Return exactly and only these lines: the first of the listing through the one containing "function path_length(p) = total([for".

════

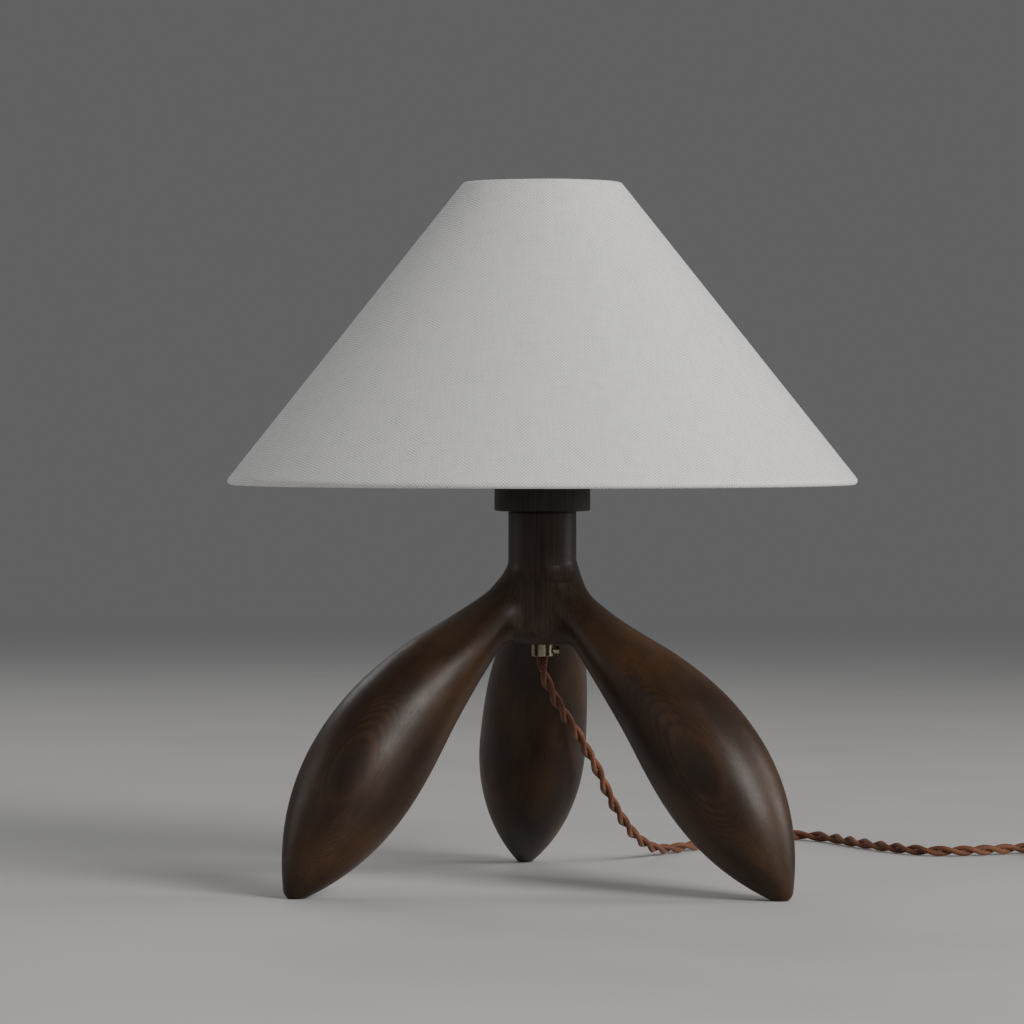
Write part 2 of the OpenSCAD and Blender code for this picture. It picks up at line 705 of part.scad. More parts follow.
function coil_height(turn) = coil_low_z + coil_pitch * smoothstep((turn - coil_half + 0.25) / 0.5);
function coil_point(turn) = let (angle = 90 - 360 * turn, r = coil_radius(turn))
  [coil_centre[0] + r * cos(angle), coil_centre[1] + r * sin(angle), coil_height(turn)];
coil_rings = 24 * coil_turns;
coil_path = concat(
  [coil_point(0) - [cord_d, 0, 0]],
  [for (i = [0:coil_rings]) coil_point(i / 24)],
  [coil_point(coil_turns) - [0, cord_d, 0]]
);
coil_gap = min([for (i = [0:len(coil_path) - 14]) min([for (j = [i + 13:len(coil_path) - 1])
  norm(coil_path[i] - coil_path[j])])]) - cord_d;
coil_in = coil_path[0];
coil_out = coil_path[len(coil_path) - 1];

// the smooth curve through a route's points
function through(p, i, t) = let (
    a = p[max(i - 1, 0)], b = p[i], c = p[i + 1], d = p[min(i + 2, len(p) - 1)]
  ) 0.5 * (2 * b + (c - a) * t + (2 * a - 5 * b + 4 * c - d) * t * t
    + (3 * b - a - 3 * c + d) * t * t * t);
function smooth_route(p, cuts) =
  concat([for (i = [0:len(p) - 2], k = [0:cuts - 1]) through(p, i, k / cuts)], [p[len(p) - 1]]);
lead_points = concat([[0, 0, exit_z]], lead_route, [coil_in - [cord_d, 0, 0], coil_in]);
lead_path = smooth_route(lead_points, 2);
function path_length(p) = total([for (i = [1:len(p) - 1]) norm(p[i] - p[i - 1])]);

function unit(v) = v / norm(v);
function path_slope(p, i) = unit(p[min(i + 1, len(p) - 1)] - p[max(i - 1, 0)]);
// a tube swept along a path, its rings square to the path
module swept_tube(path, r, sides, start_dir, end_dir) {
  last = len(path) - 1;
  rings = [for (i = [0:last]) let (
      d = i == 0 ? start_dir : i == last ? end_dir : path_slope(path, i),
      guide = abs(d[2]) > 0.9 ? [1, 0, 0] : [0, 0, 1],
      across = unit(cross(guide, d)), up = cross(d, across)
    ) [for (k = [0:sides - 1]) let (a = 360 * (k + 0.5) / sides)
      path[i] + r * (cos(a) * across + sin(a) * up)]];
  loft(rings, path[0], path[last]);
}
module cord_lead() {
  color(copper_cloth) swept_tube(lead_path, cord_r, cord_sides, [0, 0, -1], [1, 0, 0]);
}
module cord_coil() {
  color(copper_cloth) swept_tube(coil_path, cord_r, coil_sides, [1, 0, 0], [0, -1, 0]);
}
core_x = core_d / 2 + 0.1;
bend_z = tube_top_z + 1;
rise_z = body_z - 4;
module inner_cores() {
  color(copper_cloth) for (s = [-1, 1]) {
    slant = [s * (terminal_x - core_x), rise_z - bend_z];
    translate([s * core_x, 0, exit_z]) cylinder(h = bend_z - exit_z, d = core_d);
    translate([s * core_x, 0, bend_z]) {
      sphere(d = core_d + 0.2);
      rotate([0, atan2(slant[0], slant[1]), 0]) cylinder(h = norm(slant), d = core_d);
    }
    translate([s * terminal_x, 0, rise_z]) {
      sphere(d = core_d + 0.2);
      cylinder(h = body_z - 1 - rise_z, d = core_d);
    }
  }
}

// ---- tie, tail and plug ----
tie_angle = 180;
tied_radii = [for (turn = [0.75:coil_turns]) coil_radius(turn)];
// the inner turns curve in over the tie's width
bundle_in = sqrt((min(tied_radii) - cord_r - tie_gap) ^ 2 - (tie_w / 2) ^ 2);
bundle_out = max(tied_radii) + cord_r;
module coil_tie() {
  outer = [bundle_out - bundle_in, coil_pitch + cord_d] + 2 * (tie_gap + tie_t) * [1, 1];
  color(black) translate([coil_centre[0], coil_centre[1], 0]) rotate([0, 0, tie_angle])
    translate([(bundle_in + bundle_out) / 2, tie_w / 2, coil_low_z + coil_pitch / 2])
    rotate([90, 0, 0]) linear_extrude(tie_w) difference() {
      square(outer, center = true);
      square(outer - 2 * [tie_t, tie_t], center = true);
    }
}
plug_z = plug_t / 2 + 0.05;
tail_run = 34;
tail_aside = 4;
sleeve_end = [coil_out[0] + tail_aside, coil_out[1] - tail_run];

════

FULL ANSWER:
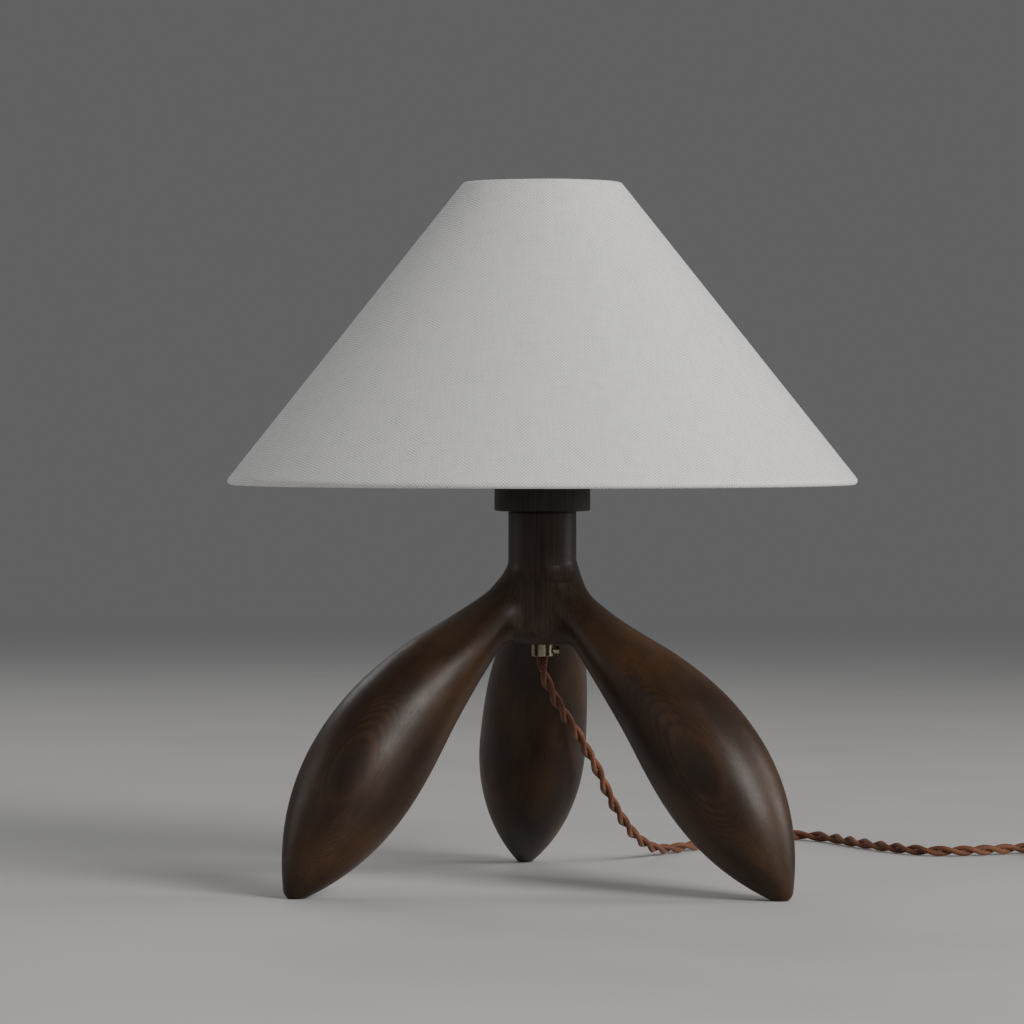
Write part 2 of the OpenSCAD and Blender code for this picture. It picks up at line 705 of part.scad. More parts follow.
function coil_height(turn) = coil_low_z + coil_pitch * smoothstep((turn - coil_half + 0.25) / 0.5);
function coil_point(turn) = let (angle = 90 - 360 * turn, r = coil_radius(turn))
  [coil_centre[0] + r * cos(angle), coil_centre[1] + r * sin(angle), coil_height(turn)];
coil_rings = 24 * coil_turns;
coil_path = concat(
  [coil_point(0) - [cord_d, 0, 0]],
  [for (i = [0:coil_rings]) coil_point(i / 24)],
  [coil_point(coil_turns) - [0, cord_d, 0]]
);
coil_gap = min([for (i = [0:len(coil_path) - 14]) min([for (j = [i + 13:len(coil_path) - 1])
  norm(coil_path[i] - coil_path[j])])]) - cord_d;
coil_in = coil_path[0];
coil_out = coil_path[len(coil_path) - 1];

// the smooth curve through a route's points
function through(p, i, t) = let (
    a = p[max(i - 1, 0)], b = p[i], c = p[i + 1], d = p[min(i + 2, len(p) - 1)]
  ) 0.5 * (2 * b + (c - a) * t + (2 * a - 5 * b + 4 * c - d) * t * t
    + (3 * b - a - 3 * c + d) * t * t * t);
function smooth_route(p, cuts) =
  concat([for (i = [0:len(p) - 2], k = [0:cuts - 1]) through(p, i, k / cuts)], [p[len(p) - 1]]);
lead_points = concat([[0, 0, exit_z]], lead_route, [coil_in - [cord_d, 0, 0], coil_in]);
lead_path = smooth_route(lead_points, 2);
function path_length(p) = total([for (i = [1:len(p) - 1]) norm(p[i] - p[i - 1])]);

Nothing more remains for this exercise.